• _THE PROBLEM_: Select each line where the word "that" appears.

• _PROVIDED DATA_:
-- START --
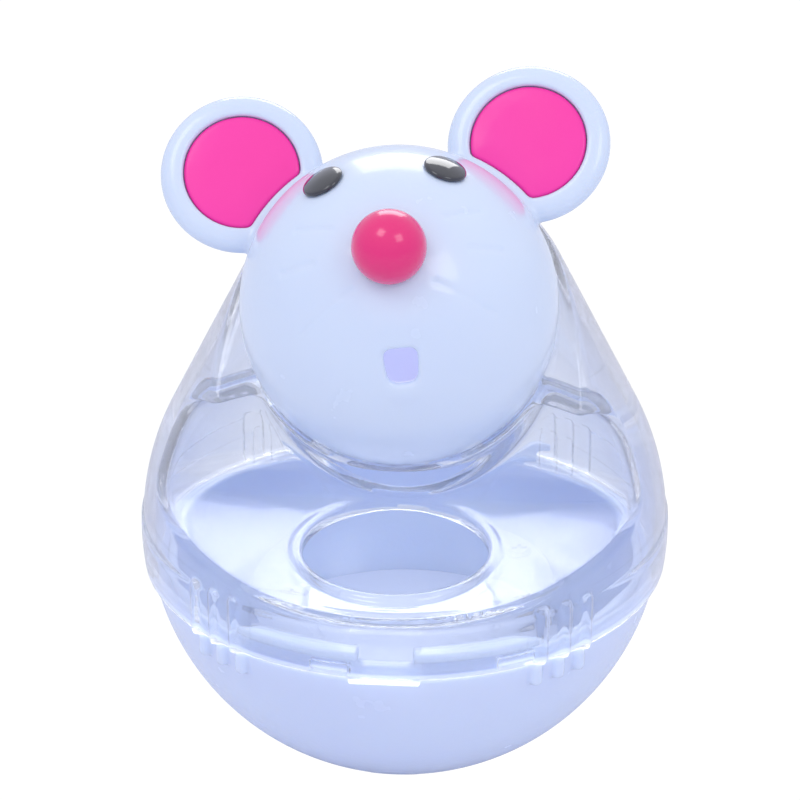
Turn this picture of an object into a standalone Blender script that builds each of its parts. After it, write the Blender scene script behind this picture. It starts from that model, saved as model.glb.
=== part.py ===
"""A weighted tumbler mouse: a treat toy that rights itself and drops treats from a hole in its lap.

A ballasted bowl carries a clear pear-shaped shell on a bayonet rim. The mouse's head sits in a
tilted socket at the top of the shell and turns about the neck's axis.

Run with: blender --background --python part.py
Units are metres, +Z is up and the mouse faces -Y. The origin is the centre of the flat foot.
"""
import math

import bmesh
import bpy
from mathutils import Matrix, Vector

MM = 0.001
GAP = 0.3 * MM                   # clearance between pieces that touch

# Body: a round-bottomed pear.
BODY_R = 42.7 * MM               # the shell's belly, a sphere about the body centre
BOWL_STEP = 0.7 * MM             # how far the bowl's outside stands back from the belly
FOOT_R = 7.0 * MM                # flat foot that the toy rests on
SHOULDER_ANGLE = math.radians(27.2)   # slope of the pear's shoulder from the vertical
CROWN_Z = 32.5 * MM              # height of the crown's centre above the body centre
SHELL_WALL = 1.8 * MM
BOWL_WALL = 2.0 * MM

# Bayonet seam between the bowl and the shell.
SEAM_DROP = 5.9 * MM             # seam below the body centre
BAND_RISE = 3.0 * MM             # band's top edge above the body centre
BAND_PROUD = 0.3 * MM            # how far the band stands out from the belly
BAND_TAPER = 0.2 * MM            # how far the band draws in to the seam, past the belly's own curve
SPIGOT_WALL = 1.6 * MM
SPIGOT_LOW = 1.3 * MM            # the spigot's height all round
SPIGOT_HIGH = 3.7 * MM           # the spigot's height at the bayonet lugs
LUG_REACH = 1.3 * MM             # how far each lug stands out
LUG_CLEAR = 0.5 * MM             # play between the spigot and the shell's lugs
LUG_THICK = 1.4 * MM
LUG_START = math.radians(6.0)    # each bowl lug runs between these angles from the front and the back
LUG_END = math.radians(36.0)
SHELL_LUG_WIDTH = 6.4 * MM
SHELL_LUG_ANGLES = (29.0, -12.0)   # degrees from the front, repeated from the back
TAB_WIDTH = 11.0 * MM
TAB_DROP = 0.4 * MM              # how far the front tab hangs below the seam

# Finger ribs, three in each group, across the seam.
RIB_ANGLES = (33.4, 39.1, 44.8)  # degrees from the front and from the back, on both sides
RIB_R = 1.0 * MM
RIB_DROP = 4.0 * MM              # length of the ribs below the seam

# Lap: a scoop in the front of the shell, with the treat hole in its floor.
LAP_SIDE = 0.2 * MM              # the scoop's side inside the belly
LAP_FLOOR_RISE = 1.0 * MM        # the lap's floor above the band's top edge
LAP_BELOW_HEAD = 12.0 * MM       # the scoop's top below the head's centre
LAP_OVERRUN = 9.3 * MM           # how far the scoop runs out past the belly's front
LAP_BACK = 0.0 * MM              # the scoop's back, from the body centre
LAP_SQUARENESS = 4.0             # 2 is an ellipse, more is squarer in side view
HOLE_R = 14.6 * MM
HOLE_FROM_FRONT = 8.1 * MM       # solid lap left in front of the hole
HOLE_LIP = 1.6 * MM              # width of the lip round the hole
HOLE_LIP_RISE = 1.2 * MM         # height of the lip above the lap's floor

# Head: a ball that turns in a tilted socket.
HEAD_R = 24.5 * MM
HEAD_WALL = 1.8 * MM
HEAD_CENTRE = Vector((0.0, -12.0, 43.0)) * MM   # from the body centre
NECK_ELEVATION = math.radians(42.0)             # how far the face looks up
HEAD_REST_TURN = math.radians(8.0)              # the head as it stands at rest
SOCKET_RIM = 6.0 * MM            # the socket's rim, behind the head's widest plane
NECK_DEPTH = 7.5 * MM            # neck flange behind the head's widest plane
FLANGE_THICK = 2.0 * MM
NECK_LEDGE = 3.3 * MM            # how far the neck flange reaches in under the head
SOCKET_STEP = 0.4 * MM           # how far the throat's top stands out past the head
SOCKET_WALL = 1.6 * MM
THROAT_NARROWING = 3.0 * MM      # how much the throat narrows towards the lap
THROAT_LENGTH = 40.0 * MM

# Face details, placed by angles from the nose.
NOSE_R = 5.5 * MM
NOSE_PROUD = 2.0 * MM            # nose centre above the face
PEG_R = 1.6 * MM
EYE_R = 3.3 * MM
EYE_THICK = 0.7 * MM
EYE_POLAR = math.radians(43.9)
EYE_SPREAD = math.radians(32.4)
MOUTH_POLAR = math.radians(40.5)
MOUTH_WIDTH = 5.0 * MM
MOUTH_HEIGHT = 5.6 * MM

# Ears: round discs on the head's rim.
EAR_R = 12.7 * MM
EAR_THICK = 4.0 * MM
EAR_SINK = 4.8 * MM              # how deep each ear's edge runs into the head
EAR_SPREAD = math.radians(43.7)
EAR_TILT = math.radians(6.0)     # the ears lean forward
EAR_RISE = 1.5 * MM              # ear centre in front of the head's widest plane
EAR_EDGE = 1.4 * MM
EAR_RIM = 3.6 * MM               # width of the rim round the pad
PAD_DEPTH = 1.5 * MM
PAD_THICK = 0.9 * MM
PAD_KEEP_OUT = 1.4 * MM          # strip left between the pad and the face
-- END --
• _OUTPUT_:
Turn this picture of an object into a standalone Blender script that builds each of its parts. After it, write the Blender scene script behind this picture. It starts from that model, saved as model.glb.
"""A weighted tumbler mouse: a treat toy that rights itself and drops treats from a hole in its lap.
GAP = 0.3 * MM                   # clearance between pieces that touch
FOOT_R = 7.0 * MM                # flat foot that the toy rests on
# Head: a ball that turns in a tilted socket.